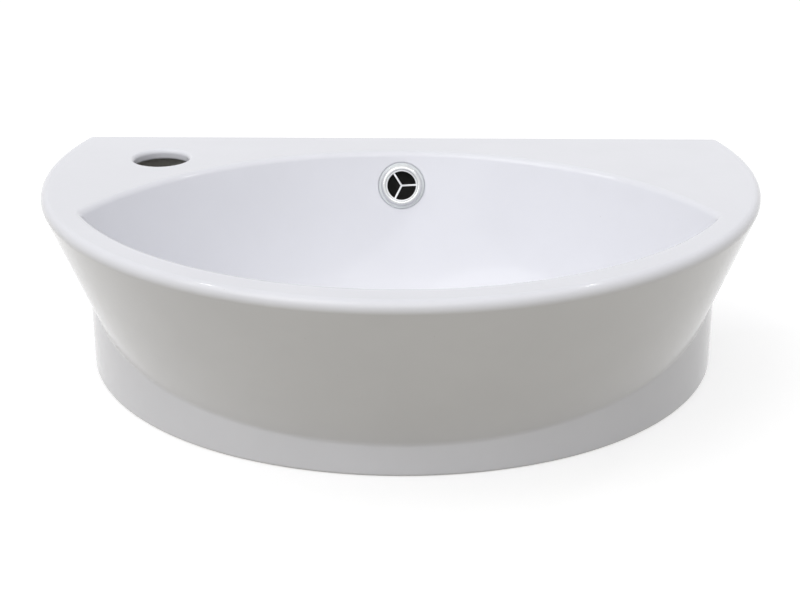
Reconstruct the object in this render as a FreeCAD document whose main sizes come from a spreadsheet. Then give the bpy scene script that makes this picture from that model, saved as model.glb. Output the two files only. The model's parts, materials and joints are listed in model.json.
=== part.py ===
"""Semi recessed basin: a round-fronted glazed basin, its overflow cover and its push-to-close slotted waste.

Heights are counted from the underside of the foot ring and depths from the flat back, and each piece is then
placed so that the origin lies on the back, midway between the two wall-fixing holes. +X is to the right,
+Y into the wall and +Z up. Millimetres.
"""

import FreeCAD, Part
import math
import os

import Sketcher
from FreeCAD import Placement, Rotation, Vector

# Every size that can be set by itself: its cell name, its value and what it is.
SIZES = [
    # The outside of the casting.
    ("rim_width", 450.0, "rim, side to side"),
    ("rim_depth", 300.0, "back to the front of the rim"),
    ("rim_height", 140.0, "foot underside to the top of the rim"),
    ("taper_inset", 34.0, "how much smaller the taper's radius is at the foot's level than at the rim"),
    ("taper_back", 54.0, "how far the taper's centre moves back down to the foot's level"),
    ("foot_inset", 14.6, "sides of the foot ring, in from the rim's"),
    ("foot_setback", 74.2, "front of the foot ring, behind the rim's"),
    ("foot_front_flat", 8.9, "how much larger its front's radius is than half its width"),
    ("foot_side_draw", 5.7, "how much smaller its sides' radius is than half its width"),
    ("foot_drop", 14.0, "rim down to where the foot ring has run out inside the taper"),
    ("junction_fillet", 9.0, "hollow corner between taper and foot ring"),
    ("corner_fillet", 6.0, "upright corners at the back"),
    ("rim_fillet", 5.0, "outer edge of the rim"),
    ("foot_fillet", 2.0, "lower edge of the foot ring"),
    # The bowl.
    ("floor_height", 42.0, "foot underside to the floor of the bowl"),
    ("front_band", 20.0, "rim in front of the opening, in the middle"),
    ("front_arc_inset", 16.0, "how much smaller the radius of the opening's front arc is than the rim's"),
    ("front_draw", 25.5, "how far the front wall closes in, rim to floor"),
    ("front_shift", 35.3, "how far its centre moves back, rim to floor"),
    ("rear_band", 35.8, "deck behind the opening, in the middle"),
    ("rear_arc_inset", 20.0, "how much smaller the radius of the opening's rear arc is than the rim's"),
    ("rear_draw", 33.3, "how far the rear wall closes in, rim to floor"),
    ("floor_span", 70.1, "floor of the bowl, front to back"),
    ("opening_corner", 9.0, "plan radius of the two corners of the opening"),
    ("corner_growth", 14.7, "how much wider the corners get, rim to floor"),
    ("bowl_edge", 5.0, "rounded edge of the opening"),
    # The thickness of the casting.
    ("wall", 11.0, "walls of the casting"),
    ("deck", 14.0, "deck behind the bowl"),
    ("back_wall", 12.0, "flat back"),
    # Holes in the casting.
    ("tap_radius", 17.5, "tap hole"),
    ("tap_margin", 69.0, "tap hole, in from the rim's left"),
    ("tap_back", 51.0, "tap hole, ahead of the back"),
    ("tap_edge", 3.0, "rounded edge of the tap hole"),
    ("tap_land", 7.0, "deck left round the tap hole, for the tap's nut"),
    ("tap_recess", 27.0, "radius of the recess that leaves it, under the deck"),
    ("fixing_radius", 7.0, "wall-fixing holes"),
    ("fixing_span", 200.0, "between the wall-fixing holes"),
    ("fixing_level", 95.0, "height of the wall-fixing holes"),
    # The waste.
    ("waste_back", 2.15, "waste axis, behind the middle of the floor"),
    ("waste_hole", 23.0, "hole through the floor of the bowl"),
    ("recess_radius", 33.5, "recess for the flange"),
    ("recess_depth", 3.5, "recess for the flange"),
    ("boss_radius", 37.0, "thickened floor round the waste"),
    ("boss_level", 4.0, "underside of the thickened floor"),
    ("flange_radius", 32.0, "waste flange"),
    ("flange_thick", 3.0, "waste flange"),
    ("flange_seal_thick", 2.0, "ring under the flange"),
    ("tail_radius", 20.95, "threaded tail over its crests"),
    ("thread_depth", 0.75, "crests of the tail's thread down to its middle, where the nut meets it"),
    ("nut_relief", 0.5, "end of the nut's thread, below the nut"),
    ("tail_bore", 18.0, "inside of the tail"),
    ("tail_end", 27.0, "tail, below the foot's underside"),
    ("neck_radius", 22.6, "thick neck under the flange"),
    ("neck_length", 4.5, "thick neck under the flange"),
    ("neck_cone", 1.5, "cone from the tail out to the neck, along the axis"),
    ("waste_bevel", 1.0, "edges of the flange and end of the tail"),
    ("seat_radius", 24.4, "wide end of the cone that the plug closes on"),
    ("seat_depth", 5.6, "height of that cone"),
    ("slot_width", 24.0, "overflow slots in the tail"),
    ("slot_low", 10.0, "overflow slots, lower end"),
    ("slot_high", 25.0, "overflow slots, upper end"),
    ("bridge_level", 27.5, "underside of the bridge"),
    ("bridge_height", 6.0, "bridge"),
    ("hub_radius", 10.5, "hub of the bridge"),
    ("arm_width", 4.0, "three arms of the bridge"),
    ("nut_flats", 52.0, "backnut across its flats"),
    ("nut_height", 9.0, "backnut"),
    ("nut_face", 26.6, "radius at which the nut's corners start to be turned off"),
    ("nut_corner", 3.5, "how deep they are turned off"),
    ("slip_thick", 2.0, "slip washer"),
    ("slip_radius", 30.0, "slip washer"),
    ("washer_radius", 31.0, "tail washer"),
    ("washer_thick", 5.0, "tail washer"),
    ("washer_spigot", 4.0, "its taper inside the hole"),
    ("spigot_gap", 0.1, "that taper's wide end inside the hole"),
    ("spigot_taper", 0.9, "how much smaller the narrow end is"),
    # The plug and its latch.
    ("plug_travel", 9.0, "open to closed"),
    ("plug_radius", 29.5, "plug"),
    ("plug_gap", 0.7, "closed plug above the flange"),
    ("plug_edge", 1.4, "edge of the plug"),
    ("plug_bevel", 0.6, "lower edge of the plug"),
    ("plug_dome", 140.0, "radius of the plug's domed top"),
    ("plug_boss", 7.0, "boss under the plug"),
    ("plug_boss_length", 7.0, "boss under the plug"),
    ("rib_thick", 2.0, "ring under the plug that carries the seal"),
    ("rib_radius", 19.0, "ring under the plug that carries the seal"),
    ("rib_length", 3.5, "ring under the plug that carries the seal"),
    ("seal_radius", 23.5, "plug seal"),
    ("seal_length", 4.0, "plug seal"),
    ("seal_edge", 1.1, "upright edge of the plug seal"),
    ("seal_thin", 1.2, "thickness of its lower end"),
    ("rod_radius", 3.95, "plunger rod"),
    ("rod_entry", 1.5, "plunger rod, up into the plug"),
    ("rod_bore", 4.0, "guides of the plunger rod"),
    ("collar_radius", 5.1, "collar on the plunger"),
    ("collar_height", 4.0, "collar on the plunger"),
    ("stub_radius", 2.2, "end of the plunger inside the spring"),
    ("stub_length", 5.0, "end of the plunger inside the spring"),
    ("barrel_radius", 7.5, "latch barrel"),
    ("barrel_low", 4.0, "latch barrel, below the foot's underside"),
    ("barrel_bore", 5.2, "inside of the barrel"),
    ("head_radius", 9.5, "head of the barrel"),
    ("head_height", 2.5, "head of the barrel"),
    ("head_bevel", 0.5, "head of the barrel"),
    ("ring_seat_radius", 6.2, "counterbore for the latch ring"),
    ("web_low", 29.9, "underside of the web that guides the rod"),
    ("web_thick", 1.5, "web that guides the rod"),
    ("ring_height", 2.2, "latch ring"),
    ("ring_bore", 4.4, "latch ring"),
    ("ring_slack", 0.3, "latch ring, above and below"),
    ("ring_gap", 0.1, "latch ring, inside its seat"),
    ("bush_height", 2.2, "bush over the latch ring"),
    ("end_height", 3.0, "screw at the bottom of the barrel"),
    ("pin_radius", 0.8, "latch pin"),
    ("pin_tip", 2.9, "tip of the latch pin from the axis"),
    ("pin_inset", 0.2, "outer end of the latch pin, inside the latch ring"),
    ("track_floor", 2.5, "floor of the rod's track from the axis"),
    ("track_width", 2.7, "rod's track"),
    ("track_drift", 0.105, "sideways run of the track per unit of height"),
    ("track_margin", 1.3, "track beyond the pin's centre at each end"),
    ("spring_radius", 3.8, "spring, middle of its wire"),
    ("spring_wire", 1.0, "spring wire"),
    ("spring_turns", 7.0, "turns of the spring"),
    # The overflow cover.
    ("overflow_drop", 21.0, "rim down to the middle of the overflow hole"),
    ("overflow_hole", 12.0, "overflow hole"),
    ("overflow_spot", 15.6, "flat seat round the overflow hole"),
    ("overflow_seat", 1.0, "depth of that flat seat"),
    ("flange_bevel", 0.6, "bevels on the flanges of the collar and the ring"),
    ("collar_flange", 15.0, "pale collar"),
    ("collar_lip", 1.3, "pale collar, on the wall"),
    ("collar_sleeve", 11.9, "pale collar, in the hole"),
    ("collar_depth", 11.0, "pale collar, in the hole"),
    ("ring_flange", 13.5, "bright ring"),
    ("ring_lip", 2.2, "bright ring, on the collar"),
    ("ring_step", 0.5, "upright edge of the bright ring"),
    ("ring_slope", 1.8, "sloping face of the bright ring, across"),
    ("ring_sleeve", 11.25, "bright ring, in the collar"),
    ("ring_depth", 9.5, "bright ring, in the collar"),
    ("grille_radius", 10.5, "dull insert"),
    ("grille_bore", 9.35, "dull insert, open middle"),
    ("grille_depth", 4.0, "dull insert"),
    ("grille_rise", 1.0, "dull insert, above the collar"),
    ("spoke_turn", 3.0, "first spoke, in degrees above the level"),
    ("spoke_drop", 0.3, "spokes, below the insert's rim"),
    ("spoke_width", 1.3, "three spokes"),
    ("spoke_depth", 1.6, "three spokes"),
    # The duct between the overflow hole and the waste hole.
    ("duct_width", 26.0, "inside of the duct, side to side"),
    ("duct_wall", 7.0, "walls of the duct"),
    ("duct_gap", 2.0, "ceramic left between the bowl's wall and the duct, at its top"),
    ("duct_top", 9.0, "duct under the deck, front to back"),
    ("duct_sill", 2.0, "floor of the duct, above the lower end of the waste's slots"),
    ("duct_heel", 42.0, "rear end of that floor, ahead of the duct's top"),
    ("duct_knee", 24.0, "lower bend of the rear side, ahead of the duct's top"),
    ("duct_knee_rise", 22.0, "lower bend of the rear side, above the slots' lower end"),
    ("duct_bend", 8.0, "upper bend of the rear side, ahead of the duct's top"),
    ("duct_bend_rise", 37.0, "upper bend of the rear side, above the slots' upper end"),
    ("duct_brow", 56.0, "rear end of the ceiling, ahead of the duct's top"),
    ("duct_shin", 36.0, "lower bend of the front side, ahead of the duct's top"),
    ("duct_shin_rise", 12.0, "lower bend of the front side, above the slots' upper end"),
    ("duct_chest", 19.0, "upper bend of the front side, ahead of the duct's top"),
    ("duct_chest_rise", 42.0, "upper bend of the front side, above the slots' upper end"),
]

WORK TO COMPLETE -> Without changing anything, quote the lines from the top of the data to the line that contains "from FreeCAD import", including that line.

TASK OUTPUT ->
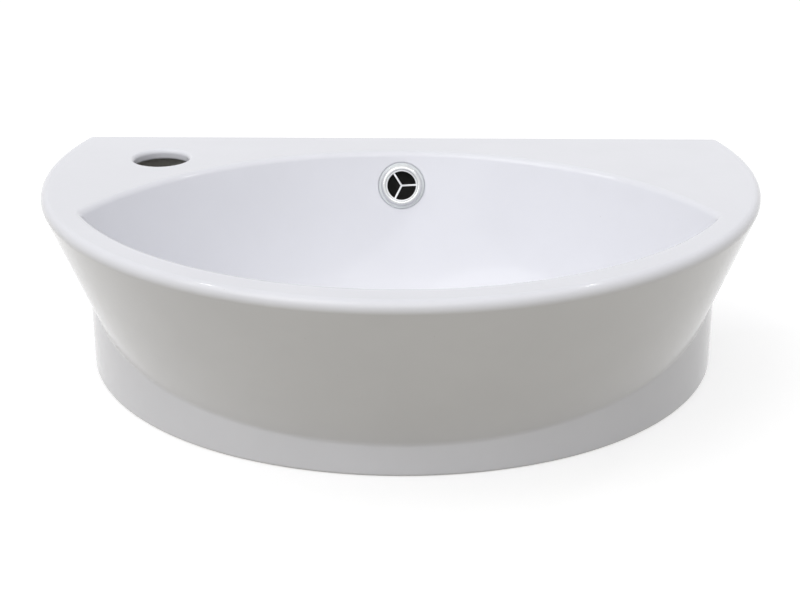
Reconstruct the object in this render as a FreeCAD document whose main sizes come from a spreadsheet. Then give the bpy scene script that makes this picture from that model, saved as model.glb. Output the two files only. The model's parts, materials and joints are listed in model.json.
=== part.py ===
"""Semi recessed basin: a round-fronted glazed basin, its overflow cover and its push-to-close slotted waste.

Heights are counted from the underside of the foot ring and depths from the flat back, and each piece is then
placed so that the origin lies on the back, midway between the two wall-fixing holes. +X is to the right,
+Y into the wall and +Z up. Millimetres.
"""

import FreeCAD, Part
import math
import os

import Sketcher
from FreeCAD import Placement, Rotation, Vector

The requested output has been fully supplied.